Ни один другой символ не выражал лучше оптимизма этой эры, чем первая семья Соединенных Штатов. Молодые, образованные, богатые и модные, Кеннеди создавали образ некоего Камелота, в котором американское общество с готовностью узрело себя. Когда гг ноября 1963 года президент Кеннеди пал жертвой покушения, весь мир испытал огромное потрясение, а американская уверенность в себе и своих силах моментально уступила место подозрительности и сомнению. Страна лишилась не только харизматичного лидера и символа всей нации, но и значительной части своей невинности.
Сэлинджера убийство Кеннеди потрясло. Он питал к президенту не только уважение, но и какую-то родственную нежность. Весной 1962 года писатель получил приглашение на обед, дававшийся в Белом доме в честь знаменитых литераторов. Сэлинджер даже собирался принять приглашение, но колебался, поскольку за несколько недель до того отверг попытку администрации президента привлечь его к общественной деятельности.
Осенью 1961 года с Сэлинджером связался Гордон Лиш, директор Лаборатории по изучению поведения в Пало-Альто — отделения Бюро федерального правительства по изучению экономической конъюнктуры.
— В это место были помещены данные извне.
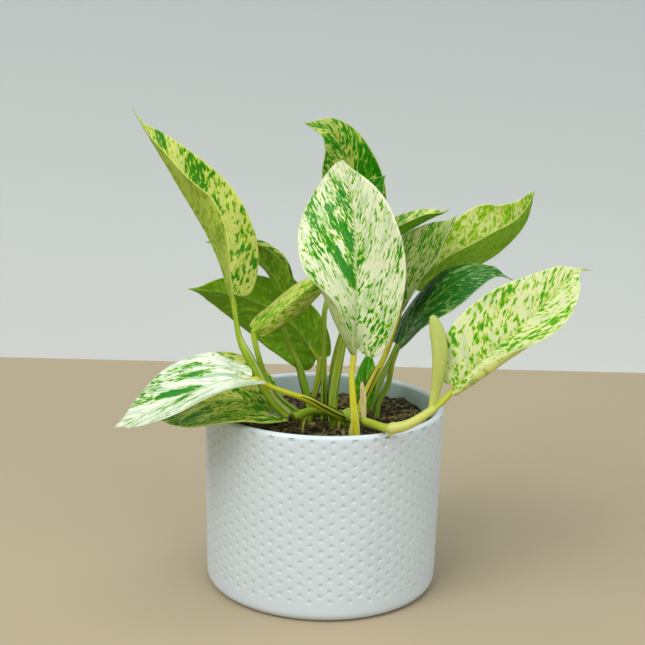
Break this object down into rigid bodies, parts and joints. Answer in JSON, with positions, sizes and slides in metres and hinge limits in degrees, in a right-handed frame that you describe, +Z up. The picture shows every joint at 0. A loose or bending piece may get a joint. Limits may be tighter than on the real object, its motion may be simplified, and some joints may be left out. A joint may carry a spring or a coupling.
{
  "type": "potted pothos plant",
  "caption": "Variegated pothos with upright and trailing leaves on long stalks, growing in soil in a round dimpled ceramic cover pot with a smooth rim band.",
  "frame": {"origin": "centre of the flat underside of the pot, where it stands", "axes": "+Z up along the pot's axis, +X to the right and -Y to the front, seen with the tall pale leaf on the left"},
  "size_m": [0.2263, 0.1395, 0.2462],
  "materials": {
    "glazed_ceramic": "satin",
    "potting_soil": "matte",
    "leaf_tall_left": "satin",
    "leaf_centre": "satin",
    "leaf_right_front": "satin",
    "leaf_dark_right": "satin",
    "leaf_right_back": "satin",
    "leaf_right_middle": "satin",
    "leaf_right_upper": "satin",
    "leaf_top_back": "satin",
    "leaf_small_back": "satin",
    "leaf_left_middle": "satin",
    "leaf_left_low": "satin",
    "leaf_curled": "satin",
    "leaf_left_white": "satin",
    "leaf_left_green": "satin",
    "leaf_small_front": "satin",
    "leaf_stalk": "satin",
    "green_stem": "satin",
    "dried_sheath": "matte"
  },
  "bodies": {
    "root": {"pot": "glazed_ceramic", "soil": "potting_soil", "leaf_tall_left": "leaf_tall_left", "leaf_centre": "leaf_centre", "leaf_right_front": "leaf_right_front", "leaf_dark_right": "leaf_dark_right", "leaf_right_back": "leaf_right_back", "leaf_right_middle": "leaf_right_middle", "leaf_right_upper": "leaf_right_upper", "leaf_top_back": "leaf_top_back", "leaf_small_back": "leaf_small_back", "leaf_left_middle": "leaf_left_middle", "leaf_left_low": "leaf_left_low", "leaf_curled": "leaf_curled", "leaf_left_white": "leaf_left_white", "leaf_left_green": "leaf_left_green", "leaf_small_front": "leaf_small_front", "stalk_tall_left": "leaf_stalk", "stalk_centre": "leaf_stalk", "stalk_right_front": "leaf_stalk", "stalk_dark_right": "leaf_stalk", "stalk_right_back": "leaf_stalk", "stalk_right_middle": "leaf_stalk", "stalk_right_upper": "leaf_stalk", "stalk_top_back": "leaf_stalk", "stalk_small_back": "leaf_stalk", "stalk_left_middle": "leaf_stalk", "stalk_left_low": "leaf_stalk", "stalk_curled": "leaf_stalk", "stalk_left_white": "leaf_stalk", "stalk_left_green": "leaf_stalk", "stalk_small_front": "leaf_stalk", "stem_right": "green_stem", "stem_left": "green_stem", "young_leaf_spike": "green_stem", "dried_sheath": "dried_sheath"}
  },
  "joints": []
}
Надумав использовать талант Сэлинджера в интересах только что организованного Корпуса по обеспечению занятости, правительство обратилось к нему с просьбой написать вдохновенное обращение к безработной городской молодежи. В феврале 1962 года Сэлинджер позвонил Лишу по телефону. Как передавал впоследствии Лиш, голос писателя звучал утомленно и неуверенно. Он объяснил, что единственное, на что он способен, — это писать о Колфилдах и Глассах, и поэтому Корпусу по обеспечению занятости вряд ли на что-то сгодится. «Послушайте, но это было бы замечательно. Напишите хоть что-нибудь», — ответил Лиш. Сэлинджер ничего не обещал. «Вам нужно только мое имя», — ответил он. «Да нет же, — запротестовал Лиш. — Просто вы умеете находить общий язык с молодежью». Сэлинджер помолчал, а потом сделал неожиданное признание: «Нет, увольте. Я не нахожу общего языка даже с собственными детьми»'.